→ **Task objective**
Copy out each line below that has the word "parts" in it.

═════ Dataset entries

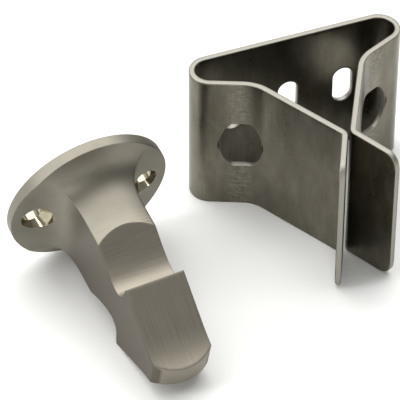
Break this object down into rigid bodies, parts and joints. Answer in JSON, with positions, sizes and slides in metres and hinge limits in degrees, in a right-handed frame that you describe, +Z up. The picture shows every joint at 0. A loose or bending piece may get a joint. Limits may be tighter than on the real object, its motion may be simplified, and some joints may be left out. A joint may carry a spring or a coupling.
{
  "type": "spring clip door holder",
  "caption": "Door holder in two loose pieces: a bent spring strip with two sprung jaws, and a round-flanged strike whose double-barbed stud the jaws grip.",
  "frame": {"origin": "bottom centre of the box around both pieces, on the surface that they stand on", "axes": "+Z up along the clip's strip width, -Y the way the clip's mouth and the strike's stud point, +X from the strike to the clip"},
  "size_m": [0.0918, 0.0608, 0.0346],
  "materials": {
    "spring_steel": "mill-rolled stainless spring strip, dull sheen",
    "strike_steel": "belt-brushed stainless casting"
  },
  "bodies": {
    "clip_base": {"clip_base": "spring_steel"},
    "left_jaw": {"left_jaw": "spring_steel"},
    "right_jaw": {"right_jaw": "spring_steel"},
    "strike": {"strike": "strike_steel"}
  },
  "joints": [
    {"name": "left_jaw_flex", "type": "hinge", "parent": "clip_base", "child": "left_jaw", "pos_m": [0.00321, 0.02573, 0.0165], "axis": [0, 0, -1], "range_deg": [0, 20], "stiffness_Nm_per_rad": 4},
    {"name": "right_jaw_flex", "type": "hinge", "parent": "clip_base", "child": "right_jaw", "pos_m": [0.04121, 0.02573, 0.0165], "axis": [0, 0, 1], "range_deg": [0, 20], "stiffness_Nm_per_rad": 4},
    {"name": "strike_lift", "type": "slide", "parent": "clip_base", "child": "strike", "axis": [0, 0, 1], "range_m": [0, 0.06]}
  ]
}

══════════
═════ Dataset entries

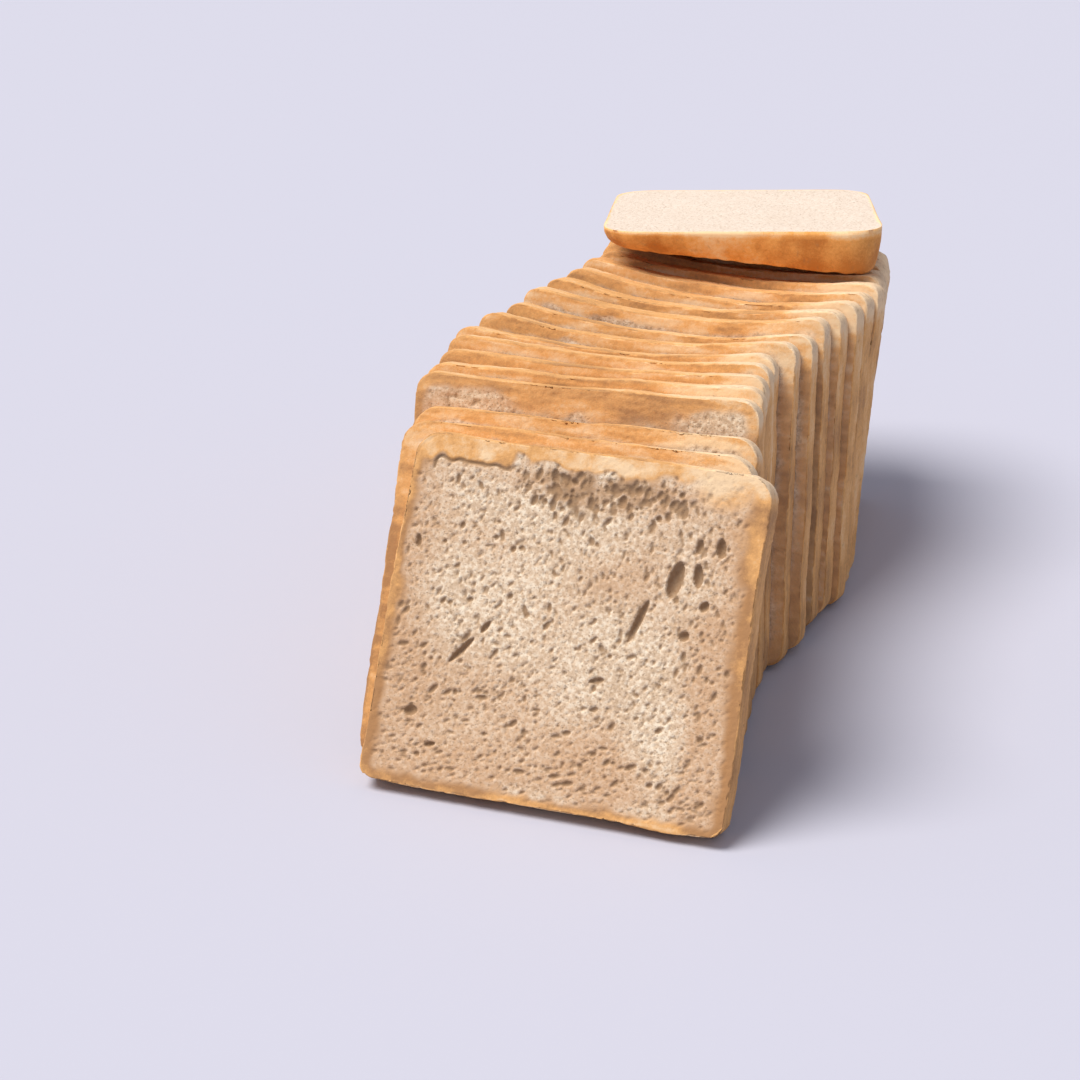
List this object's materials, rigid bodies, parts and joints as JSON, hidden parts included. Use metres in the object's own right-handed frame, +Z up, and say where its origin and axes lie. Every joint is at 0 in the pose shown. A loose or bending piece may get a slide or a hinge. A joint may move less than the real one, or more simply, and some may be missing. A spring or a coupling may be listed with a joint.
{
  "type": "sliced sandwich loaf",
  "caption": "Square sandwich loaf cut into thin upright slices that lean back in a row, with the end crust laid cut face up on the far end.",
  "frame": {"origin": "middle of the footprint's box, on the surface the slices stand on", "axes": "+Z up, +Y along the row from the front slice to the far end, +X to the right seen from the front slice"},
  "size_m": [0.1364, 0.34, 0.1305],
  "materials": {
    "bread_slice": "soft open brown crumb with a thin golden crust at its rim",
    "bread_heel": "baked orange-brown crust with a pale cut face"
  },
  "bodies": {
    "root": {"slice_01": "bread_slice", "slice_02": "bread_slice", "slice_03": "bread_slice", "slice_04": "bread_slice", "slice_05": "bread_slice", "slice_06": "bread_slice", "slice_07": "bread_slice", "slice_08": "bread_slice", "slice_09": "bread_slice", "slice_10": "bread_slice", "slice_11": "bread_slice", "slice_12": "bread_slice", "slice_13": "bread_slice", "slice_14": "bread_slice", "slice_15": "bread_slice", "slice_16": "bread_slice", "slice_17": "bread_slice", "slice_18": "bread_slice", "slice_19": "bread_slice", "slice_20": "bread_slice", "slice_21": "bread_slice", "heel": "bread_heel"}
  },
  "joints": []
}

══════════

→ **Full solution**
Break this object down into rigid bodies, parts and joints. Answer in JSON, with positions, sizes and slides in metres and hinge limits in degrees, in a right-handed frame that you describe, +Z up. The picture shows every joint at 0. A loose or bending piece may get a joint. Limits may be tighter than on the real object, its motion may be simplified, and some joints may be left out. A joint may carry a spring or a coupling.
List this object's materials, rigid bodies, parts and joints as JSON, hidden parts included. Use metres in the object's own right-handed frame, +Z up, and say where its origin and axes lie. Every joint is at 0 in the pose shown. A loose or bending piece may get a slide or a hinge. A joint may move less than the real one, or more simply, and some may be missing. A spring or a coupling may be listed with a joint.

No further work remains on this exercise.